* Start *
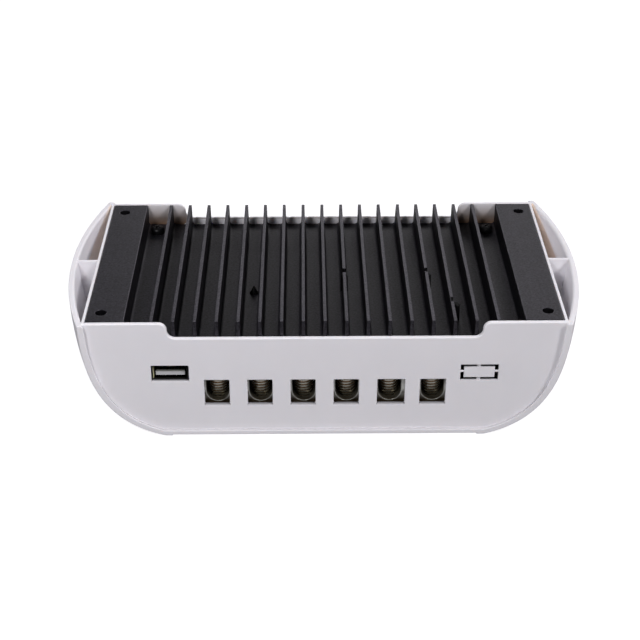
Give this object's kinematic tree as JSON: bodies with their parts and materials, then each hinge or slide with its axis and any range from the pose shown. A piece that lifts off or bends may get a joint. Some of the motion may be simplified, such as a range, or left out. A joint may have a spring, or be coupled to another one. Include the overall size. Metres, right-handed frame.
{
  "type": "solar charge controller",
  "caption": "Charge controller in a curved plastic shell with a finned heatsink back, screw-clamp wire terminals, a USB socket and a display with keys on the front.",
  "frame": {"origin": "centre of the footprint, on the plane of the front (display) face that the part lies on", "axes": "+Z out of the heatsink back, -Y towards the wire terminals, +X towards the blank port, away from the USB socket"},
  "size_m": [0.1986, 0.1028, 0.049],
  "materials": {
    "shell": "fine satin moulded",
    "heatsink": "black anodised extrusion",
    "black_screws": "black oxide",
    "tinned_steel": "tin plated",
    "white_insulator": "moulded",
    "gold_contacts": "gold plated",
    "overlay": "printed film",
    "window": "clear hard-coated",
    "black_plastic": "moulded",
    "lcd_glass": "polarised glass sandwich",
    "light_guide": "translucent",
    "circuit_board": "green solder mask",
    "zinc_screws": "zinc plated",
    "brass_fittings": "turned",
    "pads": "silicone",
    "capacitor_sleeve": "shrink sleeve",
    "copper_alloy": "bare strip",
    "ferrite": "ferrite with copper winding",
    "plated_brass": "nickel plated, brushed",
    "clamp_screws": "yellow passivated zinc",
    "keys": "satin moulded"
  },
  "bodies": {
    "housing": {"front_shell": "shell", "heatsink": "heatsink", "heatsink_screws": "black_screws", "device_screws": "black_screws", "terminal_pv_positive": "plated_brass", "terminal_pv_negative": "plated_brass", "terminal_battery_positive": "plated_brass", "terminal_battery_negative": "plated_brass", "terminal_load_positive": "plated_brass", "terminal_load_negative": "plated_brass", "usb_shell": "tinned_steel", "usb_tongue": "white_insulator", "usb_contacts": "gold_contacts", "front_overlay": "overlay", "lcd_window": "window", "key_switches": "black_plastic", "lcd_glass": "lcd_glass", "lcd_frame": "black_plastic", "lcd_backlight": "light_guide", "display_board": "circuit_board", "display_screws": "zinc_screws", "board_header": "black_plastic", "header_socket": "black_plastic", "main_board": "circuit_board", "board_standoffs": "brass_fittings", "board_screws": "zinc_screws", "power_transistors": "black_plastic", "insulating_pads": "pads", "bulk_capacitors": "capacitor_sleeve", "microcontroller": "black_plastic", "current_shunts": "copper_alloy", "usb_inductor": "ferrite"},
    "clamp_screw_pv_positive": {"screw_pv_positive": "clamp_screws"},
    "clamp_screw_pv_negative": {"screw_pv_negative": "clamp_screws"},
    "clamp_screw_battery_positive": {"screw_battery_positive": "clamp_screws"},
    "clamp_screw_battery_negative": {"screw_battery_negative": "clamp_screws"},
    "clamp_screw_load_positive": {"screw_load_positive": "clamp_screws"},
    "clamp_screw_load_negative": {"screw_load_negative": "clamp_screws"},
    "menu_key": {"key_menu": "keys", "plunger_menu": "black_plastic"},
    "up_key": {"key_up": "keys", "plunger_up": "black_plastic"},
    "down_key": {"key_down": "keys", "plunger_down": "black_plastic"}
  },
  "joints": [
    {"name": "clamp_travel_pv_positive", "type": "slide", "parent": "housing", "child": "clamp_screw_pv_positive", "axis": [0, 0, -1], "range_m": [0, 0.008]},
    {"name": "clamp_travel_pv_negative", "type": "slide", "parent": "housing", "child": "clamp_screw_pv_negative", "axis": [0, 0, -1], "range_m": [0, 0.008]},
    {"name": "clamp_travel_battery_positive", "type": "slide", "parent": "housing", "child": "clamp_screw_battery_positive", "axis": [0, 0, -1], "range_m": [0, 0.008]},
    {"name": "clamp_travel_battery_negative", "type": "slide", "parent": "housing", "child": "clamp_screw_battery_negative", "axis": [0, 0, -1], "range_m": [0, 0.008]},
    {"name": "clamp_travel_load_positive", "type": "slide", "parent": "housing", "child": "clamp_screw_load_positive", "axis": [0, 0, -1], "range_m": [0, 0.008]},
    {"name": "clamp_travel_load_negative", "type": "slide", "parent": "housing", "child": "clamp_screw_load_negative", "axis": [0, 0, -1], "range_m": [0, 0.008]},
    {"name": "menu_press", "type": "slide", "parent": "housing", "child": "menu_key", "axis": [0, 0, 1], "range_m": [0, 0.00035], "stiffness_N_per_m": 4000},
    {"name": "up_press", "type": "slide", "parent": "housing", "child": "up_key", "axis": [0, 0, 1], "range_m": [0, 0.00035], "stiffness_N_per_m": 4000},
    {"name": "down_press", "type": "slide", "parent": "housing", "child": "down_key", "axis": [0, 0, 1], "range_m": [0, 0.00035], "stiffness_N_per_m": 4000}
  ]
}
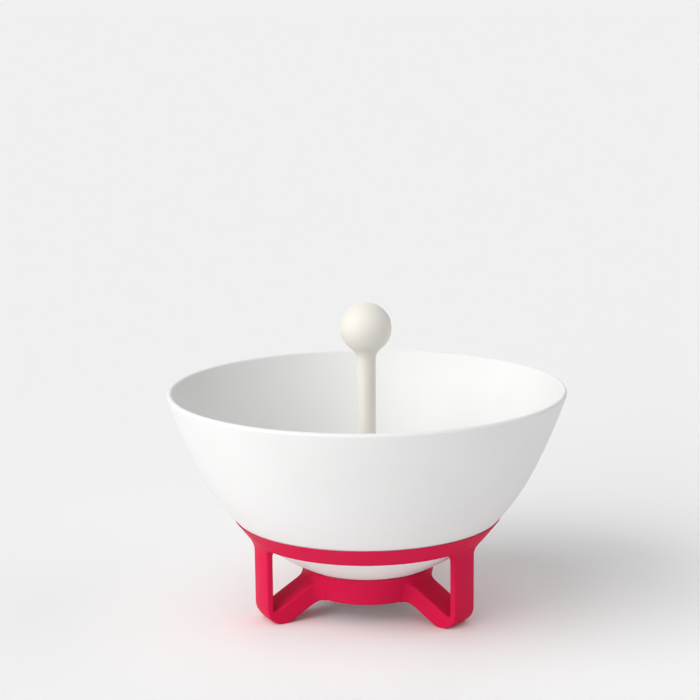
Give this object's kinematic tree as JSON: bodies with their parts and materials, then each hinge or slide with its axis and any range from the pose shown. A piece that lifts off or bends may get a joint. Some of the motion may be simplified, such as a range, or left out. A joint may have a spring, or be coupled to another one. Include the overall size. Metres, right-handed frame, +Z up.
* End *
[Written instruction] Gather up, from the records above, each line where the word "lifts" appears.

[Reply]
Give this object's kinematic tree as JSON: bodies with their parts and materials, then each hinge or slide with its axis and any range from the pose shown. A piece that lifts off or bends may get a joint. Some of the motion may be simplified, such as a range, or left out. A joint may have a spring, or be coupled to another one. Include the overall size. Metres, right-handed frame.
Give this object's kinematic tree as JSON: bodies with their parts and materials, then each hinge or slide with its axis and any range from the pose shown. A piece that lifts off or bends may get a joint. Some of the motion may be simplified, such as a range, or left out. A joint may have a spring, or be coupled to another one. Include the overall size. Metres, right-handed frame, +Z up.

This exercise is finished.